### [Source material]
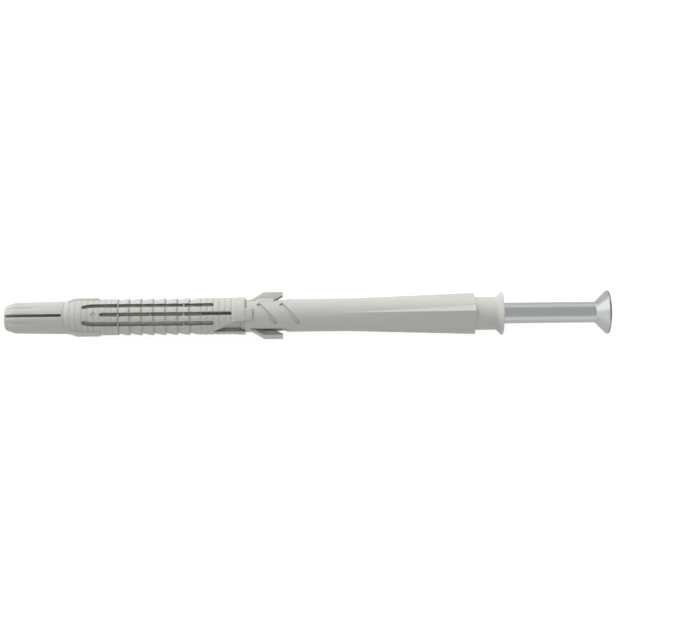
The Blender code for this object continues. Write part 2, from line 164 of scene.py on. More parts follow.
WING_SLIT = 0.38 * MM
WING_SLIT_DEPTH = 0.95 * MM
WING_START = 1.30 * MM
WING_RAMP = 3.8 * MM
WING_EDGE = 5.1 * MM
WING_UNDERCUT = 2.45 * MM
FLAT_REACH = 3.80 * MM
FLAT_RUN_OUT = 0.77
SHOULDER_RADIUS = 5.0 * MM
SHOULDER_START = 2.4 * MM
SHOULDER_LENGTH = 4.2 * MM
SHOULDER_FROM = math.radians(38.0)
SHOULDER_TO = math.radians(58.0)
SHOULDER_PAST = 0.15
SHOULDER_SINK = 0.05 * MM
SIDE_ROOT = BODY_RADIUS * 0.6
SIDE_BEVEL = 0.12 * MM
GROOVE_WIDTH = 1.2 * MM
GROOVE_DEPTH = 0.31 * MM
GROOVE_RUN = 5.1 * MM
GROOVE_REACH = 2.71 * MM
GROOVE_FIRST = 5.98 * MM
GROOVE_SPACING = 6.13 * MM
FLARE_MERIDIAN = math.radians(-1.5)
FLARE_LEDGE_ANGLE = math.radians(49.0)

# Screw
SCREW_LENGTH = 140.0 * MM
SHANK_RADIUS = 2.82 * MM
THREAD_LENGTH = 75.0 * MM
THREAD_PITCH = 3.0 * MM
THREAD_ROOT = 2.35 * MM
THREAD_CREST = 3.20 * MM
THREAD_HALF_FOOT = 0.42 * MM
THREAD_HALF_CREST = 0.07 * MM
THREAD_SINK = 0.15 * MM
THREAD_RUN_OUT = 1.5 * MM
POINT_LENGTH = 5.5 * MM
HEAD_RADIUS = 5.90 * MM
HEAD_RIM = 0.60 * MM
HEAD_EDGE = 0.15 * MM
HEAD_FILLET = 0.70 * MM
RECESS_REACH = 3.60 * MM
RECESS_WIDTH = 1.90 * MM
RECESS_DEPTH = 3.30 * MM
RECESS_TAPER = 0.45
TICK_WIDTH = 0.45 * MM
TICK_DEPTH = 0.30 * MM
TICK_FROM = 2.30 * MM
TICK_TO = 4.60 * MM

# Stations worked out from the lengths
RINGS_START = NOSE_LENGTH
TEETH_START = RINGS_START + LEAD_RINGS * RING_PITCH
TAIL_START = TEETH_START + TEETH * 2 * RING_PITCH
BAND_START = TAIL_START + TAIL_RINGS * RING_PITCH
NECK_START = BAND_START + BAND_LENGTH
SLEEVE_START = NECK_START + NECK_LENGTH
FLARE_END = PLUG_LENGTH - SEAT_LENGTH
FLARE_START = FLARE_END - FLARE_LENGTH
SCREW_POINT = TOTAL_LENGTH - SCREW_LENGTH
BORE_FULL = SCREW_POINT - 0.32 * MM
FRONT_END = SLEEVE_START + 8.0 * MM
AXIS_HEIGHT = (cad_size[0].z + cad_size[1].z) / 2.0
NOSE_IN_ROW_FRAME = Vector((-TOTAL_LENGTH / 2.0, 0.0, AXIS_HEIGHT))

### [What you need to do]
Print the listing above in its entirety, with every line exact.

### [Exercise response]
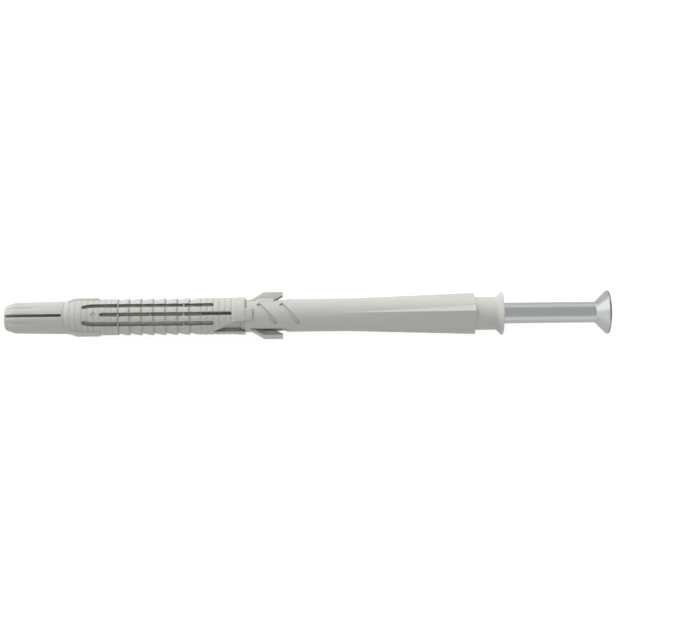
The Blender code for this object continues. Write part 2, from line 164 of scene.py on. More parts follow.
WING_SLIT = 0.38 * MM
WING_SLIT_DEPTH = 0.95 * MM
WING_START = 1.30 * MM
WING_RAMP = 3.8 * MM
WING_EDGE = 5.1 * MM
WING_UNDERCUT = 2.45 * MM
FLAT_REACH = 3.80 * MM
FLAT_RUN_OUT = 0.77
SHOULDER_RADIUS = 5.0 * MM
SHOULDER_START = 2.4 * MM
SHOULDER_LENGTH = 4.2 * MM
SHOULDER_FROM = math.radians(38.0)
SHOULDER_TO = math.radians(58.0)
SHOULDER_PAST = 0.15
SHOULDER_SINK = 0.05 * MM
SIDE_ROOT = BODY_RADIUS * 0.6
SIDE_BEVEL = 0.12 * MM
GROOVE_WIDTH = 1.2 * MM
GROOVE_DEPTH = 0.31 * MM
GROOVE_RUN = 5.1 * MM
GROOVE_REACH = 2.71 * MM
GROOVE_FIRST = 5.98 * MM
GROOVE_SPACING = 6.13 * MM
FLARE_MERIDIAN = math.radians(-1.5)
FLARE_LEDGE_ANGLE = math.radians(49.0)

# Screw
SCREW_LENGTH = 140.0 * MM
SHANK_RADIUS = 2.82 * MM
THREAD_LENGTH = 75.0 * MM
THREAD_PITCH = 3.0 * MM
THREAD_ROOT = 2.35 * MM
THREAD_CREST = 3.20 * MM
THREAD_HALF_FOOT = 0.42 * MM
THREAD_HALF_CREST = 0.07 * MM
THREAD_SINK = 0.15 * MM
THREAD_RUN_OUT = 1.5 * MM
POINT_LENGTH = 5.5 * MM
HEAD_RADIUS = 5.90 * MM
HEAD_RIM = 0.60 * MM
HEAD_EDGE = 0.15 * MM
HEAD_FILLET = 0.70 * MM
RECESS_REACH = 3.60 * MM
RECESS_WIDTH = 1.90 * MM
RECESS_DEPTH = 3.30 * MM
RECESS_TAPER = 0.45
TICK_WIDTH = 0.45 * MM
TICK_DEPTH = 0.30 * MM
TICK_FROM = 2.30 * MM
TICK_TO = 4.60 * MM

# Stations worked out from the lengths
RINGS_START = NOSE_LENGTH
TEETH_START = RINGS_START + LEAD_RINGS * RING_PITCH
TAIL_START = TEETH_START + TEETH * 2 * RING_PITCH
BAND_START = TAIL_START + TAIL_RINGS * RING_PITCH
NECK_START = BAND_START + BAND_LENGTH
SLEEVE_START = NECK_START + NECK_LENGTH
FLARE_END = PLUG_LENGTH - SEAT_LENGTH
FLARE_START = FLARE_END - FLARE_LENGTH
SCREW_POINT = TOTAL_LENGTH - SCREW_LENGTH
BORE_FULL = SCREW_POINT - 0.32 * MM
FRONT_END = SLEEVE_START + 8.0 * MM
AXIS_HEIGHT = (cad_size[0].z + cad_size[1].z) / 2.0
NOSE_IN_ROW_FRAME = Vector((-TOTAL_LENGTH / 2.0, 0.0, AXIS_HEIGHT))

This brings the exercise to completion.